> **Objective**
Print each of the entries exactly, leaving nothing out.

-- Begin Data supplied --

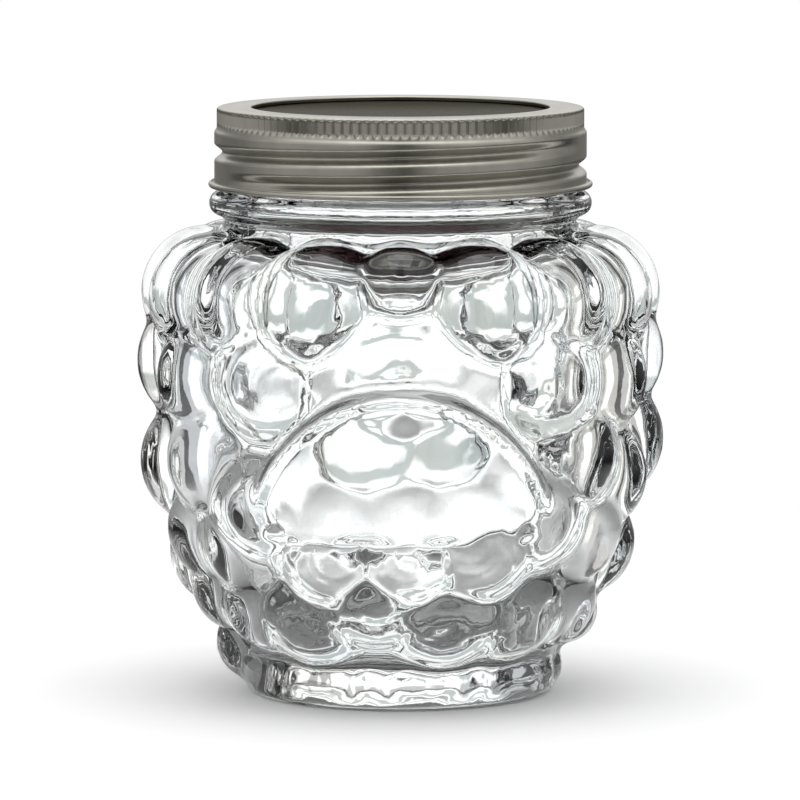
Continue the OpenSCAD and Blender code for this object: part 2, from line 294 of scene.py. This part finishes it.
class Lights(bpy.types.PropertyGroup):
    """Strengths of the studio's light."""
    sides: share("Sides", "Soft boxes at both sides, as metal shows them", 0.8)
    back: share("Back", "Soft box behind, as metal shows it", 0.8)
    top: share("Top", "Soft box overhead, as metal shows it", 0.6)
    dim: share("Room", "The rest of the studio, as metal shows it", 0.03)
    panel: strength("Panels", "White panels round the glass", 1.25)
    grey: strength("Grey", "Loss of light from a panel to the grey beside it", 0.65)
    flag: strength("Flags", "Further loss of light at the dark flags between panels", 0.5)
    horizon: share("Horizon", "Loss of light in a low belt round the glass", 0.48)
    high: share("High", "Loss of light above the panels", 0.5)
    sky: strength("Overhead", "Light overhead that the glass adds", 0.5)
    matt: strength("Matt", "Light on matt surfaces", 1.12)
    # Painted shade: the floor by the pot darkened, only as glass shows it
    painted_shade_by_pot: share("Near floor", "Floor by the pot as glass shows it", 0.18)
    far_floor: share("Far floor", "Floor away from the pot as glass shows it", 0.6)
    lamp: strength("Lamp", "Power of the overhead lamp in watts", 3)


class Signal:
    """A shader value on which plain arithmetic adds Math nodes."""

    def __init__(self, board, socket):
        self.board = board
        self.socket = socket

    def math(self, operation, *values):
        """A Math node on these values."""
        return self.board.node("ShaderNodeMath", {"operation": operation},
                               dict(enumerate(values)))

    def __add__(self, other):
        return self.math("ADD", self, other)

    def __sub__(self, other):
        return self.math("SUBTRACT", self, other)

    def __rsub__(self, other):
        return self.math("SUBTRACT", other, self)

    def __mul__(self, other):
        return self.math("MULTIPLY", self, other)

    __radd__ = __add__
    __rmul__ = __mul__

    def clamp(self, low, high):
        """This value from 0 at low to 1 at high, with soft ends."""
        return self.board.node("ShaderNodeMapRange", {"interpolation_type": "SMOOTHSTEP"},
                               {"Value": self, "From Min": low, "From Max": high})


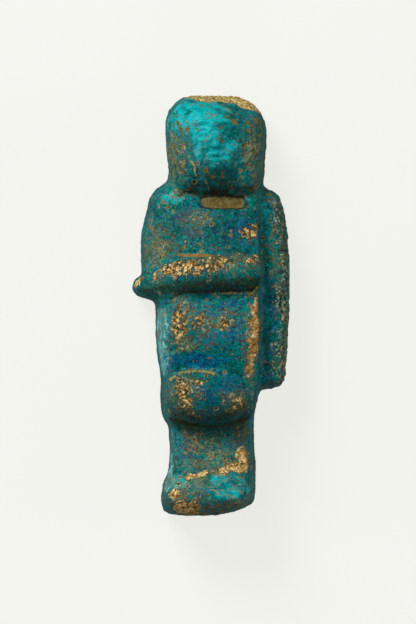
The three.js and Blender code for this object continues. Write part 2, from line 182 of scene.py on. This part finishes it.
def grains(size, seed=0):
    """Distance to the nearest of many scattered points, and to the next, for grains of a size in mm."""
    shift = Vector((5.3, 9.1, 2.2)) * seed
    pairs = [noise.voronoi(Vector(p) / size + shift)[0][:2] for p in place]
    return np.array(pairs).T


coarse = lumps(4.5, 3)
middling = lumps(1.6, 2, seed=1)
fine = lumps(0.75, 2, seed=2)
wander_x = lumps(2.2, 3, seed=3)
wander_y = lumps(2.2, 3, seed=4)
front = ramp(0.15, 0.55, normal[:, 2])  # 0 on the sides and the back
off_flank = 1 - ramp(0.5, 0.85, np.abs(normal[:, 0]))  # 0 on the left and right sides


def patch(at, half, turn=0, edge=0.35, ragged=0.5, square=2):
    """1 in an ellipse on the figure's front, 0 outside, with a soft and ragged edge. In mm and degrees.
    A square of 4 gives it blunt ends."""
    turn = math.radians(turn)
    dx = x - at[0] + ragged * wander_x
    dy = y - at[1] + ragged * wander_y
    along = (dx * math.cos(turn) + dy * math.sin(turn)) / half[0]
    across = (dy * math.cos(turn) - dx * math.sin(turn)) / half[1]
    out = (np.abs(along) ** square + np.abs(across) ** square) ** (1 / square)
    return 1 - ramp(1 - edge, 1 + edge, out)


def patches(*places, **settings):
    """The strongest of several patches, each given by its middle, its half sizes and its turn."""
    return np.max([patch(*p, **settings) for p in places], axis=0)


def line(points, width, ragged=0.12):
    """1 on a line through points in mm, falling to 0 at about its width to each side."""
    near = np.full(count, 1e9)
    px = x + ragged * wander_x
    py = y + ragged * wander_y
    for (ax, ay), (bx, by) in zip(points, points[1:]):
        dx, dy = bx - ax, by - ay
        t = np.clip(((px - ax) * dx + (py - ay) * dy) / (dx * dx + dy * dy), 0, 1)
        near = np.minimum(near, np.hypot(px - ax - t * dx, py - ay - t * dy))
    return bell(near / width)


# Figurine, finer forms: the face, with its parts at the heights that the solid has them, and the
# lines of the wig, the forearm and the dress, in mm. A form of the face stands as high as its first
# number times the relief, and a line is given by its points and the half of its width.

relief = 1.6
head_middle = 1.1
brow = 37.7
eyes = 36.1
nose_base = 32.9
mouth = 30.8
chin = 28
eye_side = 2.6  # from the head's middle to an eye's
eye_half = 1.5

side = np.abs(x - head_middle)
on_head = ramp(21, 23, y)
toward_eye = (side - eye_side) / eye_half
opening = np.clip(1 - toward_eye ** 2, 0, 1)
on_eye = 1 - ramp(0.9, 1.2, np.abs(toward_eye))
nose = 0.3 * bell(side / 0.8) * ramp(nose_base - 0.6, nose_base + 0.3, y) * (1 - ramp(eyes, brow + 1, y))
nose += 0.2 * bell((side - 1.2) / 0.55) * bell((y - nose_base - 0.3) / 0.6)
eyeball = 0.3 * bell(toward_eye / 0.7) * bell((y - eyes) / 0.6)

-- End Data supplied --

> **Final result**
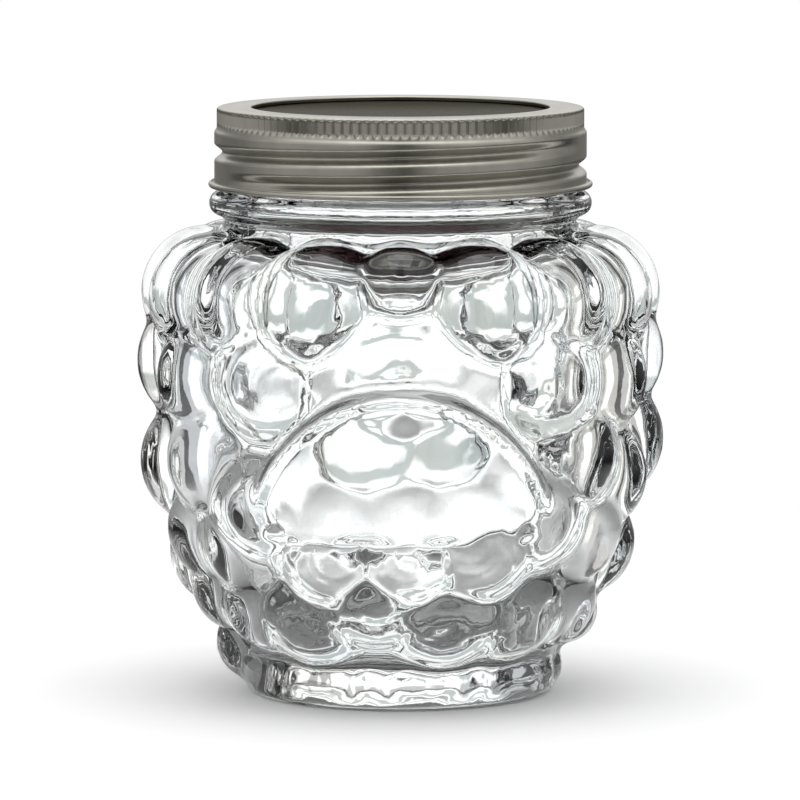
Continue the OpenSCAD and Blender code for this object: part 2, from line 294 of scene.py. This part finishes it.
class Lights(bpy.types.PropertyGroup):
    """Strengths of the studio's light."""
    sides: share("Sides", "Soft boxes at both sides, as metal shows them", 0.8)
    back: share("Back", "Soft box behind, as metal shows it", 0.8)
    top: share("Top", "Soft box overhead, as metal shows it", 0.6)
    dim: share("Room", "The rest of the studio, as metal shows it", 0.03)
    panel: strength("Panels", "White panels round the glass", 1.25)
    grey: strength("Grey", "Loss of light from a panel to the grey beside it", 0.65)
    flag: strength("Flags", "Further loss of light at the dark flags between panels", 0.5)
    horizon: share("Horizon", "Loss of light in a low belt round the glass", 0.48)
    high: share("High", "Loss of light above the panels", 0.5)
    sky: strength("Overhead", "Light overhead that the glass adds", 0.5)
    matt: strength("Matt", "Light on matt surfaces", 1.12)
    # Painted shade: the floor by the pot darkened, only as glass shows it
    painted_shade_by_pot: share("Near floor", "Floor by the pot as glass shows it", 0.18)
    far_floor: share("Far floor", "Floor away from the pot as glass shows it", 0.6)
    lamp: strength("Lamp", "Power of the overhead lamp in watts", 3)


class Signal:
    """A shader value on which plain arithmetic adds Math nodes."""

    def __init__(self, board, socket):
        self.board = board
        self.socket = socket

    def math(self, operation, *values):
        """A Math node on these values."""
        return self.board.node("ShaderNodeMath", {"operation": operation},
                               dict(enumerate(values)))

    def __add__(self, other):
        return self.math("ADD", self, other)

    def __sub__(self, other):
        return self.math("SUBTRACT", self, other)

    def __rsub__(self, other):
        return self.math("SUBTRACT", other, self)

    def __mul__(self, other):
        return self.math("MULTIPLY", self, other)

    __radd__ = __add__
    __rmul__ = __mul__

    def clamp(self, low, high):
        """This value from 0 at low to 1 at high, with soft ends."""
        return self.board.node("ShaderNodeMapRange", {"interpolation_type": "SMOOTHSTEP"},
                               {"Value": self, "From Min": low, "From Max": high})


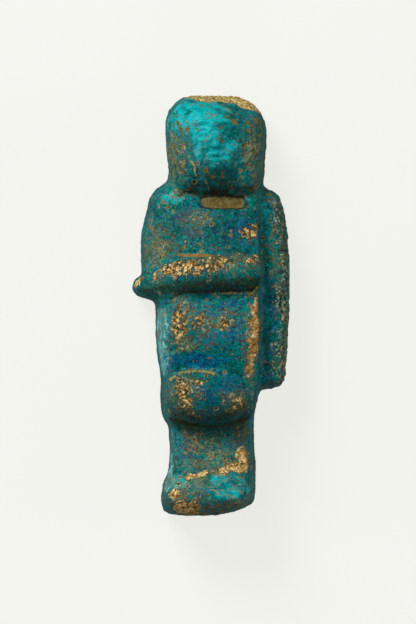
The three.js and Blender code for this object continues. Write part 2, from line 182 of scene.py on. This part finishes it.
def grains(size, seed=0):
    """Distance to the nearest of many scattered points, and to the next, for grains of a size in mm."""
    shift = Vector((5.3, 9.1, 2.2)) * seed
    pairs = [noise.voronoi(Vector(p) / size + shift)[0][:2] for p in place]
    return np.array(pairs).T


coarse = lumps(4.5, 3)
middling = lumps(1.6, 2, seed=1)
fine = lumps(0.75, 2, seed=2)
wander_x = lumps(2.2, 3, seed=3)
wander_y = lumps(2.2, 3, seed=4)
front = ramp(0.15, 0.55, normal[:, 2])  # 0 on the sides and the back
off_flank = 1 - ramp(0.5, 0.85, np.abs(normal[:, 0]))  # 0 on the left and right sides


def patch(at, half, turn=0, edge=0.35, ragged=0.5, square=2):
    """1 in an ellipse on the figure's front, 0 outside, with a soft and ragged edge. In mm and degrees.
    A square of 4 gives it blunt ends."""
    turn = math.radians(turn)
    dx = x - at[0] + ragged * wander_x
    dy = y - at[1] + ragged * wander_y
    along = (dx * math.cos(turn) + dy * math.sin(turn)) / half[0]
    across = (dy * math.cos(turn) - dx * math.sin(turn)) / half[1]
    out = (np.abs(along) ** square + np.abs(across) ** square) ** (1 / square)
    return 1 - ramp(1 - edge, 1 + edge, out)


def patches(*places, **settings):
    """The strongest of several patches, each given by its middle, its half sizes and its turn."""
    return np.max([patch(*p, **settings) for p in places], axis=0)


def line(points, width, ragged=0.12):
    """1 on a line through points in mm, falling to 0 at about its width to each side."""
    near = np.full(count, 1e9)
    px = x + ragged * wander_x
    py = y + ragged * wander_y
    for (ax, ay), (bx, by) in zip(points, points[1:]):
        dx, dy = bx - ax, by - ay
        t = np.clip(((px - ax) * dx + (py - ay) * dy) / (dx * dx + dy * dy), 0, 1)
        near = np.minimum(near, np.hypot(px - ax - t * dx, py - ay - t * dy))
    return bell(near / width)


# Figurine, finer forms: the face, with its parts at the heights that the solid has them, and the
# lines of the wig, the forearm and the dress, in mm. A form of the face stands as high as its first
# number times the relief, and a line is given by its points and the half of its width.

relief = 1.6
head_middle = 1.1
brow = 37.7
eyes = 36.1
nose_base = 32.9
mouth = 30.8
chin = 28
eye_side = 2.6  # from the head's middle to an eye's
eye_half = 1.5

side = np.abs(x - head_middle)
on_head = ramp(21, 23, y)
toward_eye = (side - eye_side) / eye_half
opening = np.clip(1 - toward_eye ** 2, 0, 1)
on_eye = 1 - ramp(0.9, 1.2, np.abs(toward_eye))
nose = 0.3 * bell(side / 0.8) * ramp(nose_base - 0.6, nose_base + 0.3, y) * (1 - ramp(eyes, brow + 1, y))
nose += 0.2 * bell((side - 1.2) / 0.55) * bell((y - nose_base - 0.3) / 0.6)
eyeball = 0.3 * bell(toward_eye / 0.7) * bell((y - eyes) / 0.6)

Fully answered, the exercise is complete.